Long transition period
With the race done, there's still six months until Egan leaves office and Smittcamp takes over.
Smittcamp said she'll use the time to talk with "law enforcement contacts that I have and trying to establish a path to repair these relationships."
She said she also wants to talk to community members who reached out to her during the campaign, including those representing mental health services, addictive disorder services and the Victim Offender Reconciliation Program.
"My time will be donated to the county to prepare this work so I can hit the ground running in January," Smittcamp said. "I will do all I can externally without interfering with the DA's office."
Mims, who endorsed Egan and has worked with no other Fresno County district attorney since first being elected in 2006, said she's looking forward to getting to know Smittcamp better.

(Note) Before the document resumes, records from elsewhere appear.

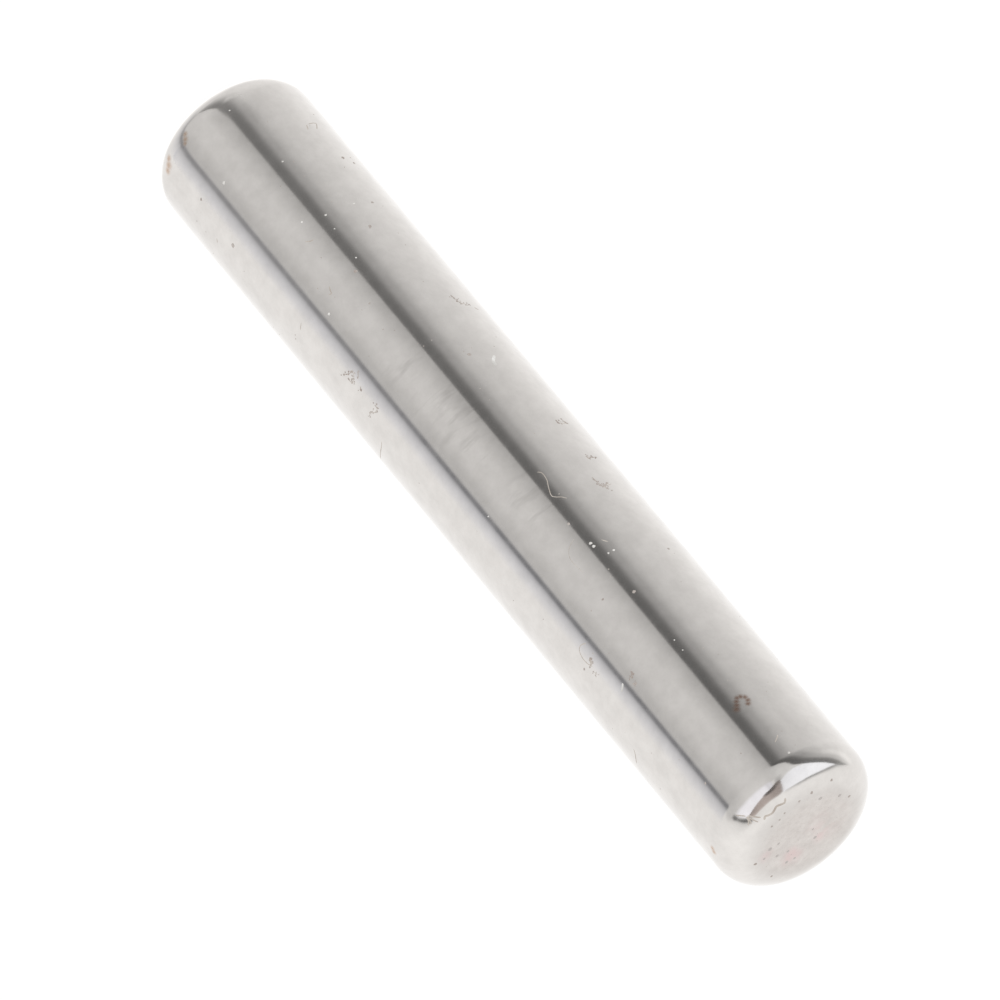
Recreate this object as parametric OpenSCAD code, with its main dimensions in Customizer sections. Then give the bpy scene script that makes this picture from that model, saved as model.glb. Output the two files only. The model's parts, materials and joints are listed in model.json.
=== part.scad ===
// Dowel pin: one piece of hardened steel rod, ground to diameter, faced flat
// at both ends and tumbled until the corners are rounded over.
// It stands on its lower end face, with its axis on +Z.

/* [Shank] */
// Diameter of the ground shank
pin_d = 5; // [3:0.5:20]
// Overall length, from end face to end face
pin_l = 30; // [8:1:120]

/* [Ends] */
// Radius that rounds the lower corner over into its end face
lower_round_r = 0.95; // [0.1:0.05:1.4]
// Radius that rounds the upper corner over into its end face
upper_round_r = 1; // [0.1:0.05:1.4]

/* [Hidden] */
$fn = 96;

pin_r = pin_d / 2;
steel = "#D9D8D4";

// Quarter disc that fills a rounded corner, with its flat sides towards the axis and the middle
module corner(round_r) {
    intersection() {
        circle(r = round_r);
        square(round_r);
    }
}

// Half of the section through the axis: X is the distance from the axis, Y is the height
module half_section() {
    lower_face_r = pin_r - lower_round_r;
    upper_face_r = pin_r - upper_round_r;

    // Full-width stretch between the two corners
    translate([0, lower_round_r])
        square([pin_r, pin_l - lower_round_r - upper_round_r]);

    // Stock under each flat end face
    square([lower_face_r, lower_round_r]);
    translate([0, pin_l - upper_round_r])
        square([upper_face_r, upper_round_r]);

    // Rounded corners
    translate([lower_face_r, lower_round_r])
        mirror([0, 1])
            corner(lower_round_r);
    translate([upper_face_r, pin_l - upper_round_r])
        corner(upper_round_r);
}

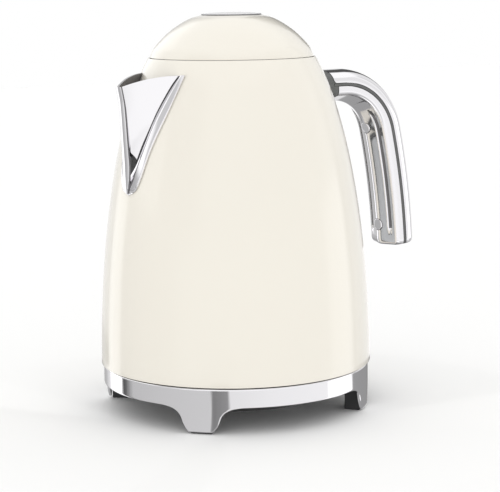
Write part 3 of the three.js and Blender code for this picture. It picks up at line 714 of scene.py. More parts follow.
def bake(piece: Object) -> None:
    """Turns the piece's modifiers into plain mesh.

    Args:
        piece: The piece, which loses its modifiers.
    """
    bpy.context.view_layer.update()
    seen = piece.evaluated_get(bpy.context.evaluated_depsgraph_get())
    mesh = bpy.data.meshes.new_from_object(seen)
    piece.modifiers.clear()
    old = piece.data
    piece.data = mesh
    bpy.data.meshes.remove(old)


def soften(piece: Object, width: float, angle: float = 35.0) -> None:
    """Bevels the piece's edges that are sharper than an angle in degrees.

    Args:
        piece: The piece, changed in place.
        width: The bevel's width.
        angle: Only edges sharper than this many degrees are bevelled.
    """
    if width <= 0:
        return
    bevel = piece.modifiers.new("bevel", "BEVEL")
    bevel.width = width
    bevel.segments = 3
    bevel.limit_method = "ANGLE"
    bevel.angle_limit = math.radians(angle)
    bevel.use_clamp_overlap = True
    bake(piece)


def combine(piece: Object, others: Iterable[Object], operation: str) -> None:
    """Joins or cuts a piece with others, which are used up.

    Args:
        piece: The piece, changed in place.
        others: What it is combined with.
        operation: UNION or DIFFERENCE.
    """
    tools = list(others)
    for tool in tools:
        step = piece.modifiers.new("combine", "BOOLEAN")
        step.operation = operation
        step.solver = "EXACT"
        step.object = tool
    bake(piece)
    for tool in tools:
        bpy.data.objects.remove(tool)


def cut(piece: Object, *tools: Object) -> None:
    """Cuts tools out of a piece."""
    combine(piece, tools, "DIFFERENCE")


def outward(piece: Object) -> None:
    """Turns an open wall's faces away from the upright axis.

    Args:
        piece: The piece, changed in place.
    """
    mesh = piece.data
    lean = sum(face.normal.x * face.center.x + face.normal.y * face.center.y for face in mesh.polygons)
    if lean < 0:
        mesh.flip_normals()


def thickened(piece: Object, wall: float) -> None:
    """Gives an open skin a wall on its inner side; the inner side takes material index 1.

    Args:
        piece: The piece, changed in place.
        wall: The wall's thickness.
    """
    for _ in range(2):
        piece.data.materials.append(None)
    step = piece.modifiers.new("wall", "SOLIDIFY")
    step.thickness = wall
    step.offset = -1.0
    step.use_even_offset = True
    step.material_offset = 1
    bake(piece)


def fuse(piece: Object, *parts: Object) -> None:
    """Joins parts to a piece as one solid."""
    combine(piece, parts, "UNION")


def sliced(piece: Object, axis: int, places: Iterable[float]) -> None:
    """Cuts a piece's faces along planes, so that it can be bent afterwards.

    Args:
        piece: The piece, changed in place.
        axis: Axis across the planes, from 0 to 2.
        places: Where the planes stand on it.
    """
    work = bmesh.new()
    work.from_mesh(piece.data)
    normal = Vector((0, 0, 0))
    normal[axis] = 1
    for place in places:
        everything = [*work.verts, *work.edges, *work.faces]
        bmesh.ops.bisect_plane(work, geom=everything, plane_co=normal * place, plane_no=normal)
    work.to_mesh(piece.data)
    work.free()


def rounded_box(half_width: float, low: float, high: float, corner: float) -> list[Point2]:
    """Outline of a box in the YZ plane with rounded corners."""
    corners = [(half_width, low), (half_width, high), (-half_width, high), (-half_width, low)]
    return rounded([(y, z, corner * 1.4) for y, z in corners], steps=8)


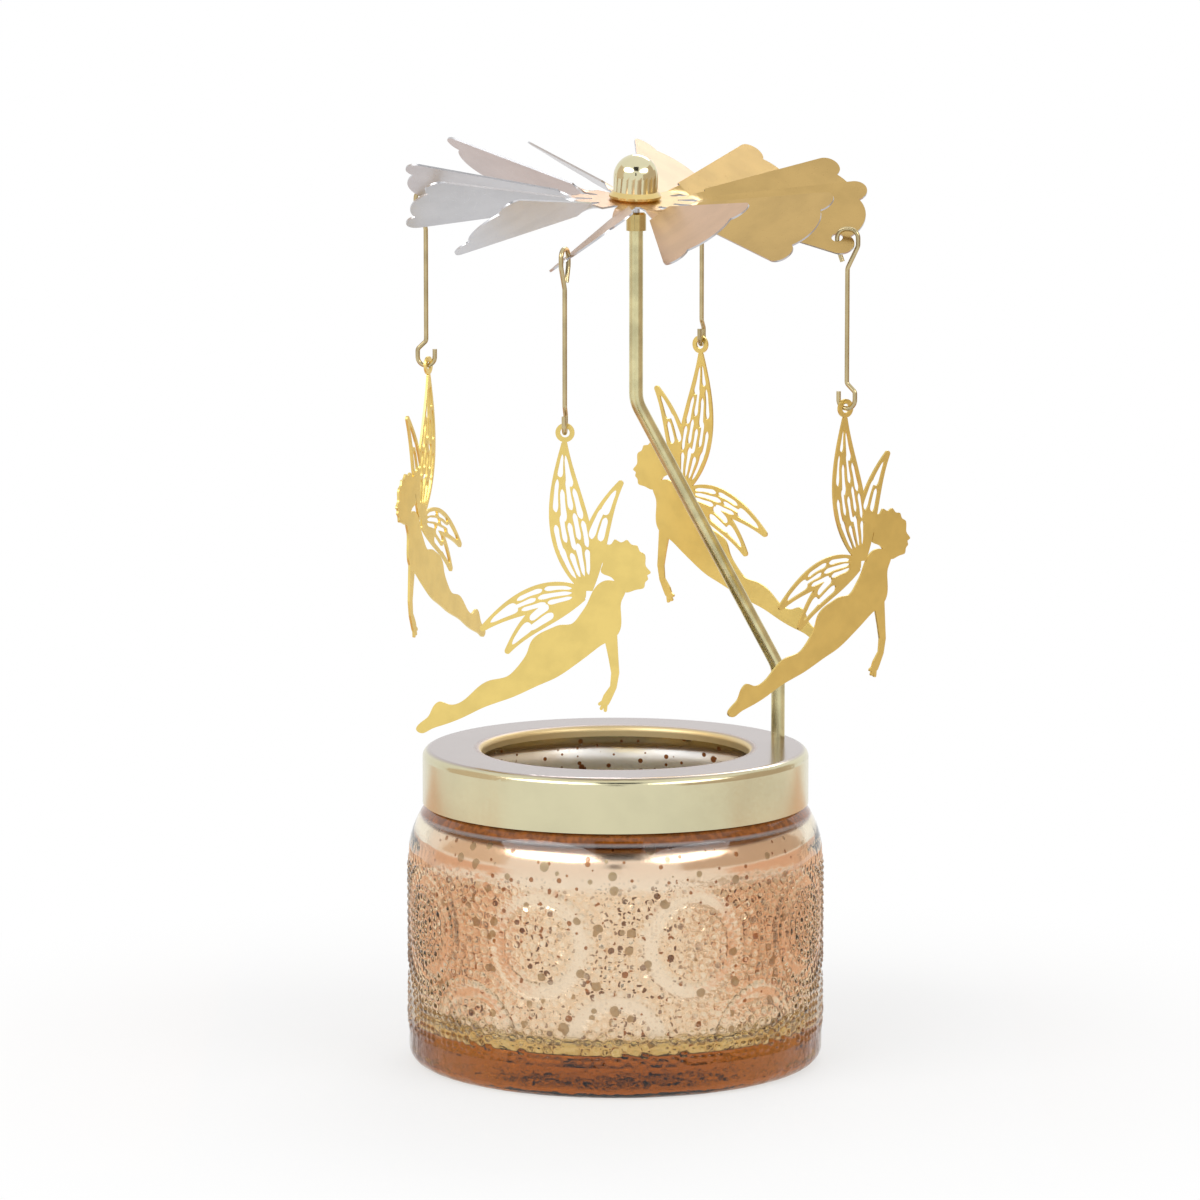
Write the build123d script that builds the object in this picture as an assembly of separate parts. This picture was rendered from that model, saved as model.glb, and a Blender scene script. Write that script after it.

"There has to be a transition," Mims said. "I'm willing to be helpful in any part of that transition I can be. I'm looking forward to getting on with the business of arresting, prosecuting and incarcerating. I want to be a good partner."
Dyer said he'll reach out to Egan supporters in the coming weeks with the hope of healing rifts. That process, he said, might be slower coming inside the district attorney's office.
"I think the internal healing in the DA's office is going to occur much easier when Lisa assumes office, obviously because she had incredible internal support from the prosecutors and the investigators," Dyer said. "It has to be very challenging in the DA's office right now."